I think this is an interesting change, but I'm a bit worried that it adds complexity to the the thread task loop. I am wondering if this problem couldn't be solved by packaging the TaskGroup logic in a lambda. In essence the call stack would be: the thread loop in ThreadPool::grow() calls Task() which would call the TaskGroup logic lambda, which would call the user lambda. Regular non-TaskGroup would not go through that logic.

llvm/include/llvm/Support/ThreadPool.h
52

Can you move this above the ThreadPool? It'll be easier for future code readers I think.

61

Do you think we could have all these TaskGroup-specific functions inside the TaskGroup class instead? As an alternative, given your current usage, the tasks could be even queued in a std::vector prior, and passed to the TaskGroup constructor.

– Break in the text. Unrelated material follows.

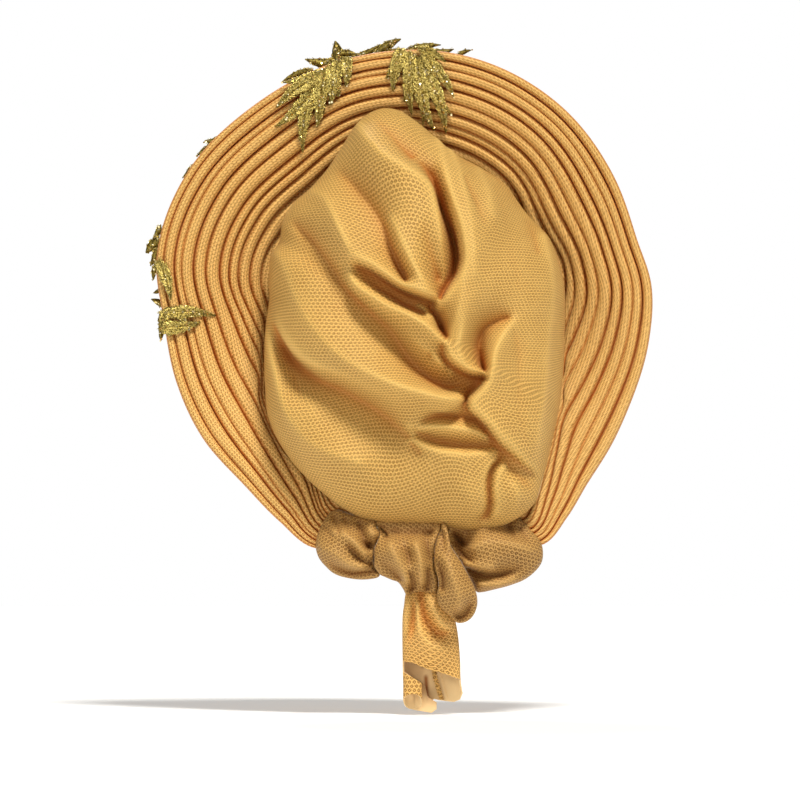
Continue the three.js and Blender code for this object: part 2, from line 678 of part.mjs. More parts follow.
/** Geometry of a solid after its joins. */
function geometryOf(solid) {
  const mesh = solid.getMesh();
  const geometry = new THREE.BufferGeometry();
  geometry.setAttribute('position', new THREE.Float32BufferAttribute(mesh.vertProperties, 3));
  geometry.setIndex(Array.from(mesh.triVerts));
  geometry.computeVertexNormals();
  return geometry;
}

/** One leaf of lace: a thin pointed blade between a middle line and its two edges. */
function leaf(spine, across, outward, wide) {
  const loops = spine.map((p, k) => {
    const t = k / (spine.length - 1);
    const half = Math.max((wide / 2) * Math.sin(Math.PI * (0.12 + 0.84 * t ** 0.8)), 0.5);
    const side = across.clone().multiplyScalar(half);
    const rise = outward.clone().multiplyScalar(LACE_THICK);
    return [
      p.clone().add(side),
      p.clone().add(side).add(rise),
      p.clone().sub(side).add(rise),
      p.clone().sub(side),
    ];
  });
  return skinLoops(loops, [[0, 1, 2], [0, 2, 3]]);
}

/** A blade of lace that lies over the crests of the back of the brim. */
function lyingBlade(base, heading, long, wide) {
  const back = new THREE.Vector3(0, 1, 0);
  const spine = [];
  for (let k = 0; k <= LEAF_CROSSINGS; k += 1) {
    const p = base.clone().addScaledVector(heading, (long * k) / LEAF_CROSSINGS);
    const { angle, radius } = fromBrim(p);
    p.y = crestBack(angle, radius) + LACE_LIFT;
    spine.push(p);
  }
  return solidOf(leaf(spine, heading.clone().cross(back).normalize(), back, wide));
}

/** A sprig of stems with paired leaves, joined to one piece. */
function sprig(stems) {
  const back = new THREE.Vector3(0, 1, 0);
  const blades = [];
  stems.forEach(({ angle, radius, turn, long, pairs, leafLong, leafWide }) => {
    const base = aroundBrim(angle, radius, 0);
    const inward = aroundBrim(angle, 0, 0).sub(base).normalize();
    const heading = inward.applyAxisAngle(back, -turn * DEGREE);
    blades.push(lyingBlade(base, heading, long, STEM_WIDE));
    for (let i = 0; i < pairs; i += 1) {
      const t = (i + 0.25) / (pairs + 0.4);
      const foot = base.clone().addScaledVector(heading, long * t);
      const shrink = 1 - LEAF_SHORTENING * t;
      [-LEAF_SPREAD, LEAF_SPREAD].forEach((spread) => {
        const side = heading.clone().applyAxisAngle(back, spread * DEGREE);
        blades.push(lyingBlade(foot, side, leafLong * shrink, leafWide * shrink));
      });
    }
  });
  return geometryOf(blades.reduce((joined, blade) => joined.add(blade)).simplify(LACE_MERGE));
}

/** A blade of lace on the front of the brim, which lies on the folds and may pass the rim. */
function frontBlade(base, heading, long, wide) {
  const back = new THREE.Vector3(0, 1, 0);
  const spine = [];
  for (let k = 0; k <= LEAF_CROSSINGS; k += 1) {
    const p = base.clone().addScaledVector(heading, (long * k) / LEAF_CROSSINGS);
    const { angle, radius } = fromBrim(p);
    p.y = foldFront(angle, radius) - GARLAND_LIFT - LACE_THICK;
    spine.push(p);
  }
  return solidOf(leaf(spine, heading.clone().cross(back).normalize(), back, wide));
}

/** A garland on the front of the brim: a stem along the rim with leaves to both sides. */
function garland(leaves) {
  const back = new THREE.Vector3(0, 1, 0);
  const onStem = (angle) => aroundBrim(angle, along(BRIM_SECTIONS, 'rim', angle) - GARLAND_INSET, 0);
  const blades = leaves.slice(1).map((next, i) => {
    const way = onStem(next.angle).sub(onStem(leaves[i].angle));
    const heading = way.clone().normalize();
    const start = onStem(leaves[i].angle).addScaledVector(heading, -1);
    return frontBlade(start, heading, way.length() + 2, STEM_WIDE);
  });
  leaves.forEach(({ angle, reach, lean }) => {
    const foot = onStem(angle);
    const outward = foot.clone().sub(aroundBrim(angle, 0, 0)).normalize();
    const heading = outward.applyAxisAngle(back, -lean * DEGREE);
    const rise = (reach + GARLAND_INSET) / Math.cos(lean * DEGREE);
    const start = foot.clone().addScaledVector(heading, -GARLAND_LEAF_LONG);
    blades.push(frontBlade(start, heading, GARLAND_LEAF_LONG + rise, GARLAND_LEAF_WIDE));
  });
  return geometryOf(blades.reduce((joined, blade) => joined.add(blade)).simplify(LACE_MERGE));
}

/** A cloth material in the photographed colour. */
function cloth(colour) {
  return new THREE.MeshStandardMaterial({ color: colour, roughness: 0.75, metalness: 0 });
}

/** A lace material of metallic gold thread. */
function lace(colour) {
  return new THREE.MeshStandardMaterial({ color: colour, roughness: 0.4, metalness: 0.7 });
}

const wrap = new THREE.Group();

/** Adds one named piece to the wrap. */
function addPiece(name, geometry, material) {
  const mesh = new THREE.Mesh(geometry, material);
  mesh.name = name;
  wrap.add(mesh);
}

addPiece('pleated_brim', pleatedBrim(), cloth(0xd8a45c));
addPiece('crown_bag', crownBag(), cloth(0xdcab62));
addPiece('knot_left_lobe', bundle(LEFT_LOBE, [{ turn: 60, depth: 3, wide: 14 }]), cloth(0xd09c56));
addPiece('knot_right_lobe', bundle(RIGHT_LOBE, [{ turn: 120, depth: 3, wide: 14 }]), cloth(0xd09c56));
addPiece('knot_centre_wrap', bundle(CENTRE_WRAP, [{ turn: 70, depth: 2, wide: 12 }]), cloth(0xcc9852));
addPiece('knot_loop', bundle(LOOP, []), cloth(0xd6a35c));
addPiece('tail', tail(), cloth(0xdaa860));
Object.entries(SPRIGS).forEach(([name, stems]) => addPiece(name, sprig(stems), lace(0x9a8444)));
Object.entries(GARLANDS).forEach(([name, leaves]) => addPiece(name, garland(leaves), lace(0x8a7638)));

export default wrap;
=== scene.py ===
"""Looks of a tied gele head wrap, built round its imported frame.

Places are in millimetres until a mesh is made: Z points up, the face side is -Y, and the bag and the knot
are on +Y. Angles about the brim and the bag are in degrees from the top, clockwise as seen from behind. A
place on the plane that is seen from behind is given as right, which is -X, and up, which is Z.
"""

import logging
import math
from dataclasses import dataclass
from enum import Enum
from typing import Any, Sequence

import bpy
import numpy as np
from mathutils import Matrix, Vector


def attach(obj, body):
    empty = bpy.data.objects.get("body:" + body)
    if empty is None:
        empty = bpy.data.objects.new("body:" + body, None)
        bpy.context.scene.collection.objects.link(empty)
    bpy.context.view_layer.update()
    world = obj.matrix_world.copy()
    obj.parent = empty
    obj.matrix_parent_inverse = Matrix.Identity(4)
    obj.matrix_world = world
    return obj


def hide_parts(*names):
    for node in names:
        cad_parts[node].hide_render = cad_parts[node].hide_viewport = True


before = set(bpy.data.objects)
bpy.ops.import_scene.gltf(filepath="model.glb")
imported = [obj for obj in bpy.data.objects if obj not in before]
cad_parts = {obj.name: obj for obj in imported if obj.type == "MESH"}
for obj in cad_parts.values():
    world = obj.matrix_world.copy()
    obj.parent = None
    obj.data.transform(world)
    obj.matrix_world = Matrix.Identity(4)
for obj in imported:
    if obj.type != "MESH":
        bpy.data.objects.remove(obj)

LOG = logging.getLogger("gele")
Array = np.ndarray
Rgb = tuple[float, float, float]
Rgba = tuple[float, float, float, float]
Rows = tuple[tuple[float, ...], ...]
Line = tuple[tuple[float, float, float], ...]
Piece = bpy.types.Object
Material = bpy.types.Material
Socket = bpy.types.NodeSocket

MM = 0.001
DEGREE = math.pi / 180
QUARTER_TURN = math.pi / 2
BODY = "root"

BRIM_CENTRE = (0.0, -77.0)
LEFT_ROWS = (4.8, 6.9, 4.5, 7.9, 7.9, 9.6, 6.1, 6.4, 8.4, 8.3)
RIGHT_ROWS = (6.4, 5.8, 6.7, 6.7, 8.5, 7.9, 8.0, 5.8, 8.3, 6.4)
FRONT_ROWS = 4
LEFT_VALLEYS = (1, 0.6, 1, 0.45, 1, 0.8, 1, 0.9, *(1,) * 7)
RIGHT_VALLEYS = (1, 1, 0.42, 1, 0.95, 0.45, 1, 0.5, *(1,) * 7)
LEFT_TO_RIGHT = (-12, 18)
PLEAT_DEPTH_LEAST = 1.4
PLEAT_DEPTH_SHARE = 1.05
PLEAT_DEPTH_MOST = 9.0
PLEAT_WALL_SHARE = 0.34
BRIM_WALL_THINNEST = 1.0
BRIM_WALL_THICKEST = 1.8


class Slot(Enum):
    """Material slots of the record."""

    PLEATS = "pleat_cloth"
    BAG = "bag_cloth"
    KNOT = "knot_cloth"
    TAIL = "tail_cloth"
    LACE = "gold_lace"


class Held(Enum):
    """Ways in which a sheet of cloth is held."""

    FOLDED = "folded"
    GATHERED = "gathered"


def ease(x: Array, low: float, high: float) -> Array:
    """Goes smoothly from 0 to 1 as x goes from low to high."""
    t = np.clip((x - low) / (high - low), 0, 1)
    return t * t * (3 - 2 * t)


def mix(a: Array, b: Array, t: Array) -> Array:
    """Value between a and b at share t."""
    return a + (b - a) * t


def unit(vectors: Array) -> Array:
    """Vectors scaled to length 1 along their last axis."""
    return vectors / np.maximum(np.linalg.norm(vectors, axis=-1, keepdims=True), 1e-9)


def run_of(points: Array, axis: int = 0) -> Array:
    """Length of the way from the first point to each one along an axis.

    Args:
        points: Places along the last axis.
        axis: Axis that the way follows.

    Returns:
        Lengths, the first of them 0.
    """
    steps = np.linalg.norm(np.diff(points, axis=axis), axis=-1)
    start = np.zeros_like(steps.take([0], axis=axis))
    return np.concatenate([start, np.cumsum(steps, axis=axis)], axis=axis)


def closed(columns: Array) -> Array:
    """Columns with the first one repeated at the end."""
    return np.concatenate([columns, columns[:, :1]], axis=1)


def layered(*values: Any) -> Array:
    """Values stacked along a new last axis, each spread to the shape of all."""
    return np.stack(np.broadcast_arrays(*values), axis=-1)


def on_plane(angle: Array, radius: Array, back: Array, centre: Sequence[float] = BRIM_CENTRE) -> Array:
    """Points of space by angle and radius about a centre on the plane seen from behind.

    Args:
        angle: Angles in degrees.
        radius: Distances from the centre.
        back: Places along Y.
        centre: Right and up of the centre, which is the middle of the brim if none is given.

    Returns:
        Points.
    """
    turn = angle * DEGREE
    return layered(-(centre[0] + radius * np.sin(turn)), back, centre[1] + radius * np.cos(turn))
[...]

llvm/tools/llvm-profdata/llvm-profdata.cpp
41

Is this related to the current patch?

I like the overall direction of this patch. I do see value in aganea's comments about possibly adding more methods to TaskGroup

llvm/include/llvm/Support/ThreadPool.h
61

I do like that idea, but if we do that it might be best to have TaskGroup take a "ThreadPool &" as a constructor argument so that it can ensure we always use the right ThreadPool if we ask the TaskGroup to wait.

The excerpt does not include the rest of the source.